(Goal) What is wanted is an exact restatement of the lines from the one with "box = body.Shape.optimalBoundingBox(False, False)" through the one with "zip(*points))), Vector(map(max, zip(*points)))", both included, and of no other lines.

(Provided information)
↓↓↓
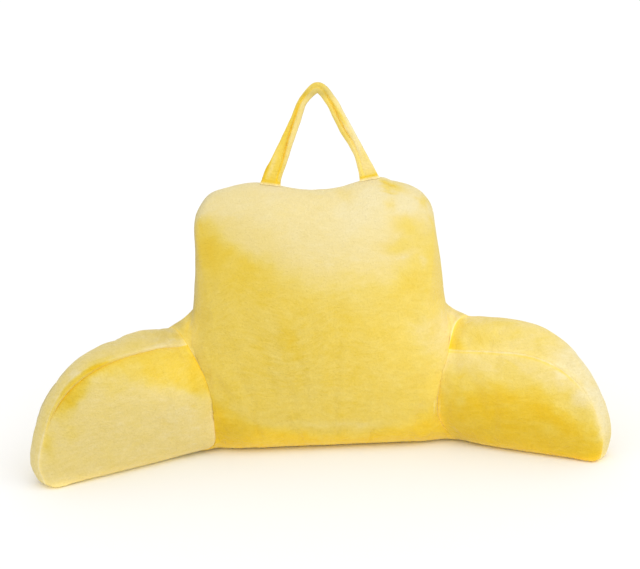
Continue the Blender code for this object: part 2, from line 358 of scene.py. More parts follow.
↑↑↑
↓↓↓
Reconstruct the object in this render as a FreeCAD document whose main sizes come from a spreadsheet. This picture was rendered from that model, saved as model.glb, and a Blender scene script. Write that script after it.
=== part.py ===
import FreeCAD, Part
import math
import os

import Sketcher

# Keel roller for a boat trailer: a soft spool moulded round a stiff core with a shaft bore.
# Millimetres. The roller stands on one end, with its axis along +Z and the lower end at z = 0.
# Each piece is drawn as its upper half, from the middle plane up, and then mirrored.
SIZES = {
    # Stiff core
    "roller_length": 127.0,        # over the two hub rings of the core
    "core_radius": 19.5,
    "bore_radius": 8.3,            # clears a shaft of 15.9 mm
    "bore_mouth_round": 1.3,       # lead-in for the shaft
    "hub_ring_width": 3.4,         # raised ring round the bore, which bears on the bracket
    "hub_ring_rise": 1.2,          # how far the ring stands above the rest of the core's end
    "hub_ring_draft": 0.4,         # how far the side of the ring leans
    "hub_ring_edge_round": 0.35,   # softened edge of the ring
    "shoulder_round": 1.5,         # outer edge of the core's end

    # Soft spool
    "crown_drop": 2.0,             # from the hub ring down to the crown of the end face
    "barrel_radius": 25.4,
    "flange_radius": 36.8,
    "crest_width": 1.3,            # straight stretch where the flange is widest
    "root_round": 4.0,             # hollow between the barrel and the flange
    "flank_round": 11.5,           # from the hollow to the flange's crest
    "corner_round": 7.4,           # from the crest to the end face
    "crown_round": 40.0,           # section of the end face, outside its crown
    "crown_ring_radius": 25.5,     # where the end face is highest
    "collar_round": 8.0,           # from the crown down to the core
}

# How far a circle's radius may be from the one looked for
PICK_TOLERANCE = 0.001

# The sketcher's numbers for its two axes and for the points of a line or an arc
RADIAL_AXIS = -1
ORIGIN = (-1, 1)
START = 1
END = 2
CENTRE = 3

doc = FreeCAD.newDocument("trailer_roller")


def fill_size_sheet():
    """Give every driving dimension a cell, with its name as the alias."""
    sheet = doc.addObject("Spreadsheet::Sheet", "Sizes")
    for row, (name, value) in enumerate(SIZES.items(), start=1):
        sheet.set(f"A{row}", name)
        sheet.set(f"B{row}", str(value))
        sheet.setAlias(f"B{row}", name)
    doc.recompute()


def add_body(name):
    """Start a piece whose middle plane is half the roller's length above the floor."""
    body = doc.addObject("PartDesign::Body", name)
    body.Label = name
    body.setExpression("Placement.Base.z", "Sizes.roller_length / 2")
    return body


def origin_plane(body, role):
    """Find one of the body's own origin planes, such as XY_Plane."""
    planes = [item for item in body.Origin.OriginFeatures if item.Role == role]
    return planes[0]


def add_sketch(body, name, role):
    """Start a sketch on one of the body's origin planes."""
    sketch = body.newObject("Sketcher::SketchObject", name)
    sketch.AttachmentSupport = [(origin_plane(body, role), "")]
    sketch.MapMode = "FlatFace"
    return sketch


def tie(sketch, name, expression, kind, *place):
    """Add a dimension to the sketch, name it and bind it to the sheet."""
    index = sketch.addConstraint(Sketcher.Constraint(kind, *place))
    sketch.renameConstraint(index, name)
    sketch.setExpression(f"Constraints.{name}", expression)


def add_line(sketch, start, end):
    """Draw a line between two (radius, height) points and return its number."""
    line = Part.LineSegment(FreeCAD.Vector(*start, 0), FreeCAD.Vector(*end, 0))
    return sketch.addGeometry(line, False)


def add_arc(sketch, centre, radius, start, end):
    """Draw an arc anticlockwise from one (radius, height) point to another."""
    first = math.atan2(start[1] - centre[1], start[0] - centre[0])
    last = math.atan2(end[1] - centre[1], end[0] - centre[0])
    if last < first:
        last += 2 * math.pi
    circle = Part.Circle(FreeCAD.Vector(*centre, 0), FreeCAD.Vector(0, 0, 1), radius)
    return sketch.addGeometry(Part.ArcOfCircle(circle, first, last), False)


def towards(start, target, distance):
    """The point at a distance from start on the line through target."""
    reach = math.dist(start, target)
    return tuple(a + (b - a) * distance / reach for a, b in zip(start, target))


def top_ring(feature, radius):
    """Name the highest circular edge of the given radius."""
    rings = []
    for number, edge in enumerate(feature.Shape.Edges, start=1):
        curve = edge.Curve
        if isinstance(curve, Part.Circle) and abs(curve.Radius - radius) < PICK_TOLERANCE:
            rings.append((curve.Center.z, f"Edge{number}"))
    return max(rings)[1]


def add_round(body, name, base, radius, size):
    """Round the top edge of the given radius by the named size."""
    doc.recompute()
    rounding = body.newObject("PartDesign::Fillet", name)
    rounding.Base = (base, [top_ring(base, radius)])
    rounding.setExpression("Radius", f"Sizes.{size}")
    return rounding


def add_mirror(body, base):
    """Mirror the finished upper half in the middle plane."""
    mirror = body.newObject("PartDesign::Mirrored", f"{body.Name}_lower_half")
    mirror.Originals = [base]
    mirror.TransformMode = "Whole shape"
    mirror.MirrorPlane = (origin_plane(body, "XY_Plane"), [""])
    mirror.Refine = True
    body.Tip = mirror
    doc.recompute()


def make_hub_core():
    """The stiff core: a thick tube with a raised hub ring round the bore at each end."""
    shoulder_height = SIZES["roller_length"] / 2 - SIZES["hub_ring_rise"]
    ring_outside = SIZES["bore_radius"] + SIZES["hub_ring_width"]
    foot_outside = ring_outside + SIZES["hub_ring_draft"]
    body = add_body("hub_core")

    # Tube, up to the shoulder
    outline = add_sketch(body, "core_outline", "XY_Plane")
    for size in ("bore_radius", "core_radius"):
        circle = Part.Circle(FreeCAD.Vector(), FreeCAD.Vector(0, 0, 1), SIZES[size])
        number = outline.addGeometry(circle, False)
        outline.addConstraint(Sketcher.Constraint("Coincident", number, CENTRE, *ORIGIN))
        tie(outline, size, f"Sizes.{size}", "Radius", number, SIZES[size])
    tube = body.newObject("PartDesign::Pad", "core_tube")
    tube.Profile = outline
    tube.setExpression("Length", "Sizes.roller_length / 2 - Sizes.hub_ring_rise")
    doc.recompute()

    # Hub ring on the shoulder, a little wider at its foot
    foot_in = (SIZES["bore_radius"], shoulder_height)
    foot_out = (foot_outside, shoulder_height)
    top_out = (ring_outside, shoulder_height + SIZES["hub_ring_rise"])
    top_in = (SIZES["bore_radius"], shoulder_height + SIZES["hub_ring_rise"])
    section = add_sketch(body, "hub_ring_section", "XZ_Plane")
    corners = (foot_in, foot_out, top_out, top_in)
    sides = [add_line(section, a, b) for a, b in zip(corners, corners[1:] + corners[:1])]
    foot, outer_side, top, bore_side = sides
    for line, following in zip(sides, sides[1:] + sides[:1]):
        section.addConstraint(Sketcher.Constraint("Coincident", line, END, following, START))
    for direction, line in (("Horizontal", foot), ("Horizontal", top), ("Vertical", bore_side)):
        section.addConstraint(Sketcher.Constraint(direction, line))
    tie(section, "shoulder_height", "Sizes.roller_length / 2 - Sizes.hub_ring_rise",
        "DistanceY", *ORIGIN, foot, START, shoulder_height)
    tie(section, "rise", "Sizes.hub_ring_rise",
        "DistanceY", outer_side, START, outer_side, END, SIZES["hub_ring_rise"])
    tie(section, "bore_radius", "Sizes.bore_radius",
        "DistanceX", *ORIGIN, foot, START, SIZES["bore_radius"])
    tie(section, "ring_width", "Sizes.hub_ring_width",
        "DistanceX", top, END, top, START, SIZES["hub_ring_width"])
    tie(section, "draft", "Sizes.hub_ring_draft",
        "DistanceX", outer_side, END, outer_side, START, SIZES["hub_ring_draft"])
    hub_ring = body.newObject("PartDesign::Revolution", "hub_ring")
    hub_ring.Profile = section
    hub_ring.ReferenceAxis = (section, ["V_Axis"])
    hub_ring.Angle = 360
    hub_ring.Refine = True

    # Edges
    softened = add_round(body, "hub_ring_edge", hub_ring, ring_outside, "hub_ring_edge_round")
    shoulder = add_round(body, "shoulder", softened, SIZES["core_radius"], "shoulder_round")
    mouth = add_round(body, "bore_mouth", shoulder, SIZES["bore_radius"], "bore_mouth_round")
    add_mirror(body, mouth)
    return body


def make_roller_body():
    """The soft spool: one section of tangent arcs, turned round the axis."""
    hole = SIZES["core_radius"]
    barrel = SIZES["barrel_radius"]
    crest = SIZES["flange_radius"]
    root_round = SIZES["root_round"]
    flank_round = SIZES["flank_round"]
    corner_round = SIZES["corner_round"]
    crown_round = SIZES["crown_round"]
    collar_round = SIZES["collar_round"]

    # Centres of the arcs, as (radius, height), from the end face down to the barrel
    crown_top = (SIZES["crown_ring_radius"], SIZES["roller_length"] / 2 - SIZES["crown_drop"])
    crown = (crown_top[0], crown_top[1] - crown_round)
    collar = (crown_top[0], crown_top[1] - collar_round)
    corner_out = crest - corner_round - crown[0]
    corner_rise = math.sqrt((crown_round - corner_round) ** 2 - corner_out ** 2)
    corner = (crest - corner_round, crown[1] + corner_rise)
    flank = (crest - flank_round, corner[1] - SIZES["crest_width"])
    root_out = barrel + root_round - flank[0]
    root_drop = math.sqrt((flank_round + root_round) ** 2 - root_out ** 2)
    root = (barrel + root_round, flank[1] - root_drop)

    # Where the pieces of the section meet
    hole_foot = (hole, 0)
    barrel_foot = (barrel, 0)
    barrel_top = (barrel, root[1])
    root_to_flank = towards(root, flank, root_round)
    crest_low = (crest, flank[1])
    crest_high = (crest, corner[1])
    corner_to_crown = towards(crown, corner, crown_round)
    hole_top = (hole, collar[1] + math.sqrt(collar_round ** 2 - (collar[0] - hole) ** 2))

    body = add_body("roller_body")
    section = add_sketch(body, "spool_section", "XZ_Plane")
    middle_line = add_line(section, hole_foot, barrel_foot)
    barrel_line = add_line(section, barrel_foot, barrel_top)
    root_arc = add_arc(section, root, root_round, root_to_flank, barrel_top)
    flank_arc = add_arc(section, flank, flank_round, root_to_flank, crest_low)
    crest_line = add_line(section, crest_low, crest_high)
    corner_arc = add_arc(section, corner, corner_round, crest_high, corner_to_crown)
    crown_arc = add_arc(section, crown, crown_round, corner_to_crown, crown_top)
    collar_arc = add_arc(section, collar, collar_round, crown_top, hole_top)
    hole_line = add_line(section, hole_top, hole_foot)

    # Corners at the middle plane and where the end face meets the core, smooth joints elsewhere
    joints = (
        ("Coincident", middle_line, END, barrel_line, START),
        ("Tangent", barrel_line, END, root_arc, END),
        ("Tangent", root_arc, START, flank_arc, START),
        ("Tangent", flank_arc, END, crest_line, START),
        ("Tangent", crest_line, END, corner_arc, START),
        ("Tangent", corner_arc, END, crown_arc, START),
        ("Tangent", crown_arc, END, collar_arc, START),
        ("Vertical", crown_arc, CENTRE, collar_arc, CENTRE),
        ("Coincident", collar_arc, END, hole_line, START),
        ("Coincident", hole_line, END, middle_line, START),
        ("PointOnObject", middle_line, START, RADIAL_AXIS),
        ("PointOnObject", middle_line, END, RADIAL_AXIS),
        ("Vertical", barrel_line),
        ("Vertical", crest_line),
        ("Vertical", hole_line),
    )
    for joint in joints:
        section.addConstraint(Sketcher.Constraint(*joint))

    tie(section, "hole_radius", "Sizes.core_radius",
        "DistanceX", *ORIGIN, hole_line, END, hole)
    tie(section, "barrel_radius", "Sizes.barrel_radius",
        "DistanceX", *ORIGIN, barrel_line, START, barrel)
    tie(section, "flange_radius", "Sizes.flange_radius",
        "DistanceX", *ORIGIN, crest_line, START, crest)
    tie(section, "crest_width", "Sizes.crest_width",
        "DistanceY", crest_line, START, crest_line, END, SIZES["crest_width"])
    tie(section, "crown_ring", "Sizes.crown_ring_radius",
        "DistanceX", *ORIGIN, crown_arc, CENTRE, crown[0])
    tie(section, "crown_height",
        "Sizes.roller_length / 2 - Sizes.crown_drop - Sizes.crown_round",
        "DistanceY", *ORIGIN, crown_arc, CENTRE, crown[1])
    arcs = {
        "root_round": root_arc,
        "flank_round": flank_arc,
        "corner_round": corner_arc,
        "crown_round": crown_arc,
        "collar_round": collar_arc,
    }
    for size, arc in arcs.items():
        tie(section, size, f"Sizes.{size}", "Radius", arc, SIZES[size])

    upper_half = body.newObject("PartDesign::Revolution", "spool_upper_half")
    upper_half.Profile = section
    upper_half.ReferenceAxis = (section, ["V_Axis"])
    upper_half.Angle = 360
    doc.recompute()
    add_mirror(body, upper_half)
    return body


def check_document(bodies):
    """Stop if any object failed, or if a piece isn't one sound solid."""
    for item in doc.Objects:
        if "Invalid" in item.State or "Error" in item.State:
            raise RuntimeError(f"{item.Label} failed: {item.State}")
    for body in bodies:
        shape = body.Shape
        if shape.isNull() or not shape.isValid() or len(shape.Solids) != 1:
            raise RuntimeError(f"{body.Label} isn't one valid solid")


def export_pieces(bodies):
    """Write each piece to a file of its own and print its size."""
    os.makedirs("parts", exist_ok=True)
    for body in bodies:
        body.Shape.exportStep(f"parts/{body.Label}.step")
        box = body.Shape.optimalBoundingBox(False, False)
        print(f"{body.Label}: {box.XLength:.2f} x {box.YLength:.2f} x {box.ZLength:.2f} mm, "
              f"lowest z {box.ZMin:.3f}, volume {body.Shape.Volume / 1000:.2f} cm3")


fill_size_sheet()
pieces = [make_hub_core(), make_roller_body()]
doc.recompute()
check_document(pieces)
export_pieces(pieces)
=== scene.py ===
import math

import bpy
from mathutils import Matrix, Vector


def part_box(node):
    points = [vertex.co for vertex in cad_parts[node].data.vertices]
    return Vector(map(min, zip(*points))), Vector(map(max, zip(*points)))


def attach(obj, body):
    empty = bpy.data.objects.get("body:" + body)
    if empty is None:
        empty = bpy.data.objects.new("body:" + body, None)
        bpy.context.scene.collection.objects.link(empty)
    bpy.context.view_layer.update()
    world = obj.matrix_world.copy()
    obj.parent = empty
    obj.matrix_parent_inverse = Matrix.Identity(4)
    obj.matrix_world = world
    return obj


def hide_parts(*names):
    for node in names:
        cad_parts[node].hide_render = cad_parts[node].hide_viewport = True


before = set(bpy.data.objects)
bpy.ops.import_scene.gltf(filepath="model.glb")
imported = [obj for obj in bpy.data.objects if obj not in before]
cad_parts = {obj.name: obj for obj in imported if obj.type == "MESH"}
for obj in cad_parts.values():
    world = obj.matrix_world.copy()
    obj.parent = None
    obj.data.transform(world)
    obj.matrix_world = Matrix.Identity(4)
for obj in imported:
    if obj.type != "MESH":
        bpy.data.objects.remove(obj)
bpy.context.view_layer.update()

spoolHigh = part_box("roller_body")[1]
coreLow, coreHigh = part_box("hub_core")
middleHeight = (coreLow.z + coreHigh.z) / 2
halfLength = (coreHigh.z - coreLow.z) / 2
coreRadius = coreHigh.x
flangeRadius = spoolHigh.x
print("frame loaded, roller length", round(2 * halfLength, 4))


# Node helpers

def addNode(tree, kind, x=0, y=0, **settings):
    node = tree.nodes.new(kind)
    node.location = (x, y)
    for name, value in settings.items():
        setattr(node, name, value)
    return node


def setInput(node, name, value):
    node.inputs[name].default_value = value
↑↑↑
(Task result)
        box = body.Shape.optimalBoundingBox(False, False)
        print(f"{body.Label}: {box.XLength:.2f} x {box.YLength:.2f} x {box.ZLength:.2f} mm, "
              f"lowest z {box.ZMin:.3f}, volume {body.Shape.Volume / 1000:.2f} cm3")


fill_size_sheet()
pieces = [make_hub_core(), make_roller_body()]
doc.recompute()
check_document(pieces)
export_pieces(pieces)
=== scene.py ===
import math

import bpy
from mathutils import Matrix, Vector


def part_box(node):
    points = [vertex.co for vertex in cad_parts[node].data.vertices]
    return Vector(map(min, zip(*points))), Vector(map(max, zip(*points)))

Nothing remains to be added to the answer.